In Mosul, some 360 kilometers (225 miles) northwest of Baghdad, a bomb blast
wounded two civilians, police said.

One more person was killed and five others wounded in the town of
Al-Musayyab south of Baghdad in the Babil province when their house was hit
with a mortar shell, police said.

Police also found more apparent victims of sectarian death squads in the
capital, discovering five bodies bearing signs of torture, blindfolded with
their hands and legs bound, in eastern Baghdad, police said.

Sunni extremist group Jamaat Jund al-Sahaba _ Soldiers of the Prophet's
Companions _ claimed responsibility for the Saturday bomb attack on Shiites
in Sadr City, home to more than 2 million people and a stronghold of radical
Shiite cleric Muqtada al-Sadr.

Police said the bomb went off as people crowded behind a kerosene truck to
buy fuel for Ramadan, during which people gather just after sunset for a
communal meal to break a daylong abstention from food and water.

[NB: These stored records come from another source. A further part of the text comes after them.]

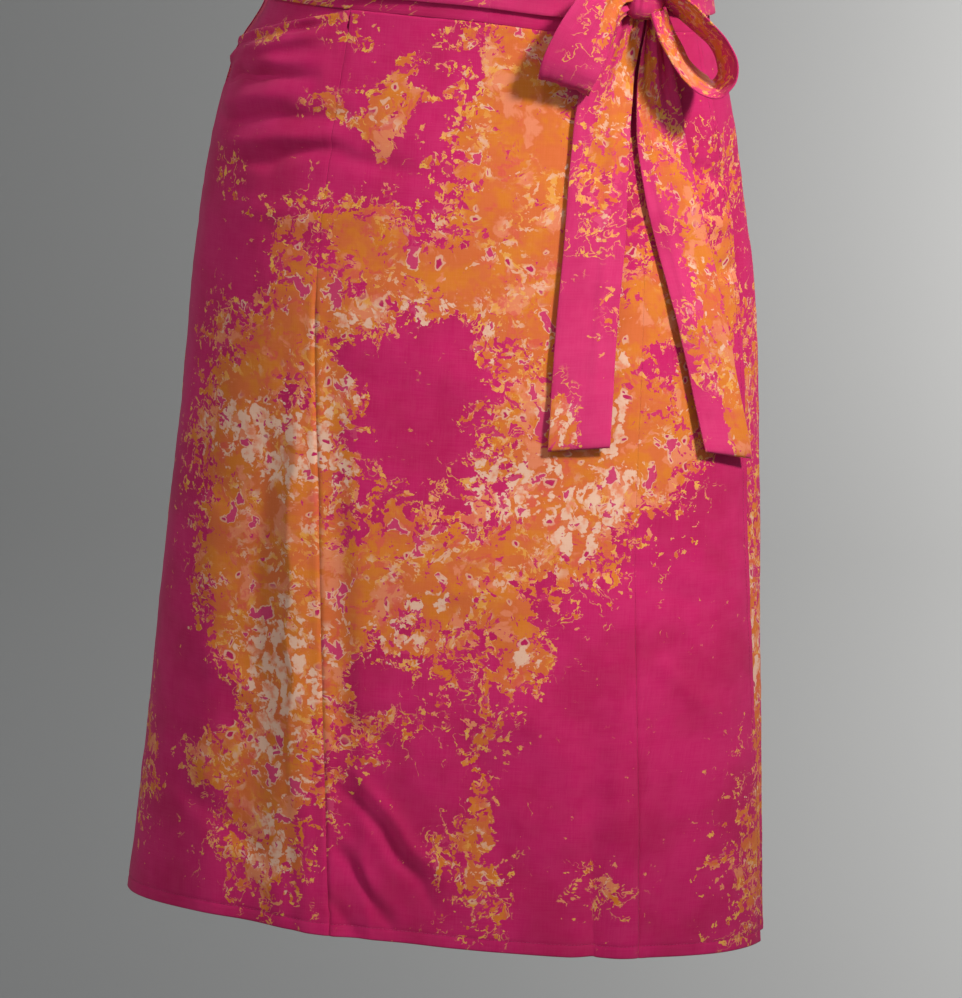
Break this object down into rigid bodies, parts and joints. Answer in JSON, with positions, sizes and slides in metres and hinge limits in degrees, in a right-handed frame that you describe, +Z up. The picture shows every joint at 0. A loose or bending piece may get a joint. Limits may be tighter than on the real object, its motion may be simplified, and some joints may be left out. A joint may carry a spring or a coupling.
{
  "type": "wrap skirt",
  "caption": "Knee-length A-line wrap skirt in printed cotton, in its worn shape, with a narrow waistband, a slanted hip pocket and a self tie in a bow.",
  "frame": {"origin": "The middle of the waist, at mid-height of the waistband.", "axes": "+X is the wearer's left, +Y is the wearer's back, +Z is up, towards the wearer's head. The front is -Y."},
  "size_m": [0.46, 0.3092, 0.7005],
  "materials": {
    "printed_cotton": "woven cotton, matt",
    "printed_cotton_under": "woven cotton, matt",
    "waistband_cotton": "woven cotton, topstitched",
    "tie_cotton": "woven cotton, doubled, pressed edges"
  },
  "bodies": {
    "root": {"front_gore_right": "printed_cotton", "front_gore_centre": "printed_cotton", "front_gore_left": "printed_cotton", "back_panel": "printed_cotton", "under_front": "printed_cotton_under", "pocket_facing_right": "printed_cotton_under", "waistband": "waistband_cotton", "tie_wrap": "tie_cotton", "tie_knot": "tie_cotton", "bow_loop_broad": "tie_cotton", "bow_loop_edgewise": "tie_cotton", "tie_tail_inner": "tie_cotton", "tie_tail_outer": "tie_cotton"}
  },
  "joints": []
}
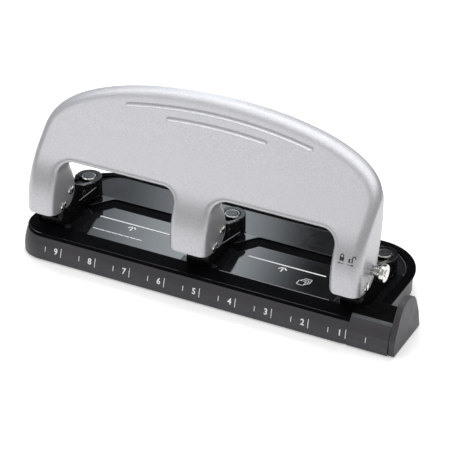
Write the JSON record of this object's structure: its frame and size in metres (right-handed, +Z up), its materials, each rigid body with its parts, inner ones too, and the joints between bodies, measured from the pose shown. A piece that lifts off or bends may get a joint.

Jamaat Jund al-Sahaba blamed al-Sadr's Mahdi Army militia for the Friday
attack that killed four people in the Hurryah neighborhood, where a Shiite
militia last week openly threatened members of the Sunni minority.

"This operation comes in retaliation for the crimes perpetrated by the Mahdi
Army against our Sunni people in Baghdad," the group said, warning of more
attacks. The authenticity of the statement could not be independently
verified.

Maj. Gen. William B. Caldwell, spokesman for the U.S.-led military
coalition, warned last week of the danger of Iraq's already severe sectarian
violence escalating during Ramadan.

Caldwell also said a spike in attacks by al-Qaida in Iraq could be coming
after the threat issued Sept. 7 by al-Qaida in Iraq's leader Abu Ayyub
al-Masri. Al-Masri was named the group's leader after a U.S. air raid killed
Abu Musab al-Zarqawi in June and earlier this month.

The organization on Saturday put a previously released video on the Internet
showing what it said was the group's new leader killing a Turkish hostage
two years ago. The statement identifying the masked killer as Abu Ayyub
al-Masri couldn't be independently confirmed.

The video posted on a Web site often used by Islamic extremists was the
first purported appearance of al-Masri since he was announced as the leader
of al-Qaida in Iraq.

In a statement accompanying the video, the group said the masked man shown
shooting a blindfolded Turkish hostage three times in the head was al-Masri.
The video was originally released Aug. 2, 2004, but none of the three
militants on it were identified at the time.